In a recent case, the First District Court of Appeals in Florida issued an opinion in an appeal involving a benefits dispute between a housekeeper and an employer. The appellee filed a petition for benefits and alleged injury while “house keeping” for the appellant. The appellant moved for a summary final order on the grounds that domestic servants in private homes are expressly excluded from the definition of employment under section 440.02(17)(c)1., Florida Statutes. The Judge of Compensation Claims (JCCs) denied the appellant’s motion, and the appellant appealed.
The appellate decision states that JCCs are “vested only with certain limited quasi-judicial powers relating to the adjudication of claims for compensation and benefits.” Given that, JCCs do not have inherent judicial powers but, instead, only have the power expressly conferred by Chapter 440 in Florida. The appeals court further stated that in order for an individual to be considered an “employee” under the Workers’ Compensation Laws of Florida, chapter 440 states “Employment” is defined as ’“all private employments in which four or more employees are employed by the same employer,”’ but specifically excludes housekeeping services. The statute states, ‘“‘Employment’ does not include service by or as . . . domestic servants in private homes.”’
The appellate opinion further states that in her motion for summary final order, the appellant attached an affidavit stating that she does not operate a business at her private residence, does not employ four or more individuals at her private residence, and does not carry a workers’ compensation insurance policy. Affidavits are allowed to be considered to determine subject matter jurisdiction. Once the appellant filed her motion with her affidavit demonstrating that the OJCC did not have subject jurisdiction, the burden shifted to the appellee to provide an affidavit that did establish subject matter jurisdiction of the JCC. The appellee did not provide an affidavit but instead stated that the appellant’s affidavit was “unauthenticated hearsay” and that “reliance on an affidavit is not a sufficient basis to merit entry of Summary Final Order.”

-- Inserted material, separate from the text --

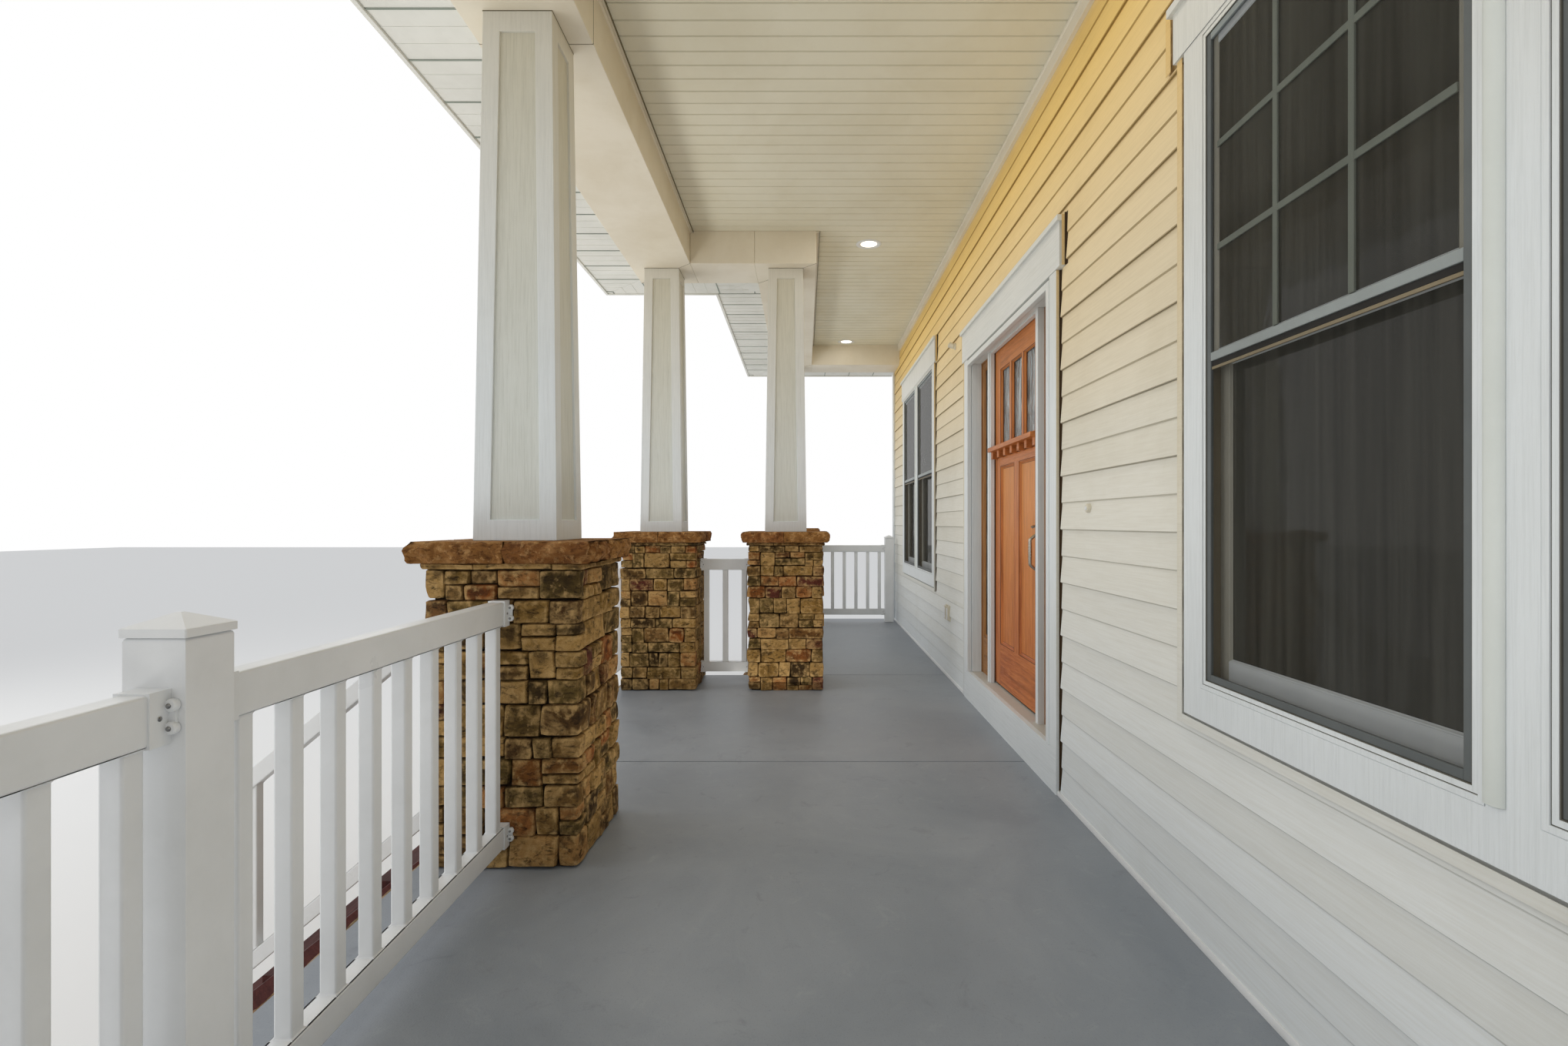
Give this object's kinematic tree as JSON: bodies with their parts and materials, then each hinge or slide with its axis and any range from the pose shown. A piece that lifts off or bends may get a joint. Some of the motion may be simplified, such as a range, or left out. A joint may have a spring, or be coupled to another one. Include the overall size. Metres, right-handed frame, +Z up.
{
  "type": "covered front porch",
  "caption": "Covered house porch: stone piers with tapered columns, boxed beams, railings, stairs, and a wall with an entrance door and double windows.",
  "frame": {"origin": "ground level, in the outer face of the house wall, under the middle of the door", "axes": "+X along the house wall towards the wide end, +Y into the house, +Z up"},
  "size_m": [10.749, 3.6926, 5.2],
  "materials": {
    "ledge_stone": "split-faced stone veneer with dark joints",
    "concrete": "cast concrete",
    "floor_paint": "painted concrete, blue-grey",
    "cap_stone": "rough reddish brown cap stone",
    "white_wood": "white paint over wood grain",
    "white_metal": "white coated sheet metal",
    "soffit_vinyl": "grooved off-white panels",
    "rafter_wood": "sawn softwood",
    "shingles": "grey mineral shingles",
    "siding": "cream lap siding",
    "sill_metal": "weathered mill finish",
    "door_wood": "orange-brown stained wood, satin",
    "door_glass": "wavy obscured glass",
    "window_vinyl": "pale grey frames behind insect screens",
    "window_glass": "dark glass behind insect screens",
    "rail_vinyl": "smooth white vinyl",
    "stair_paint": "dark red-brown painted boards",
    "fitting_plastic": "small plastic covers",
    "hardware": "satin nickel"
  },
  "bodies": {
    "porch": {"foundation": "ledge_stone", "house_base": "concrete", "porch_slab": "floor_paint", "piers": "ledge_stone", "pier_caps": "cap_stone", "columns": "white_wood", "long_beams": "white_metal", "cross_beams": "white_metal", "ceiling": "soffit_vinyl", "ceiling_lights": "white_metal", "soffits": "soffit_vinyl", "fascias": "white_metal", "rafters": "rafter_wood", "roof_covering": "shingles", "wall_uprights": "siding", "wall_heads": "siding", "wall_sills": "siding", "corner_posts": "white_wood", "door_jambs": "white_wood", "door_stops": "white_wood", "door_head": "white_wood", "door_sill": "sill_metal", "skirt_board": "white_wood", "door_casings": "white_wood", "door_head_board": "white_wood", "sidelite_frames": "door_wood", "sidelite_glass": "door_glass", "jamb_hinges": "hardware", "window_casings": "white_wood", "window_frames": "window_vinyl", "window_sashes": "window_vinyl", "window_glass": "window_glass", "railings": "rail_vinyl", "stair_rails": "rail_vinyl", "rail_posts": "rail_vinyl", "post_caps": "rail_vinyl", "stringers": "stair_paint", "treads": "stair_paint", "risers": "stair_paint", "wall_fittings": "fitting_plastic"},
    "door": {"door_leaf": "door_wood", "door_glass": "door_glass", "door_shelf": "door_wood", "door_handle": "hardware", "door_hinges": "hardware"}
  },
  "joints": [
    {"name": "door_swing", "type": "hinge", "parent": "porch", "child": "door", "pos_m": [-0.4605, 0.1195, 2.121], "axis": [0, 0, 1], "range_deg": [0, 95]}
  ]
}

As there was no dispute as to whether the appellee was providing housekeeping services in a private home as explicitly excluded by Chapter 440 Florida statute from the definition of employment, the appellate court found that the JCC lacked subject matter jurisdiction and should have granted the appellant’s motion for summary final order. Subsequently, the appellate court reversed the JCC decision with directions to enter the summary final order.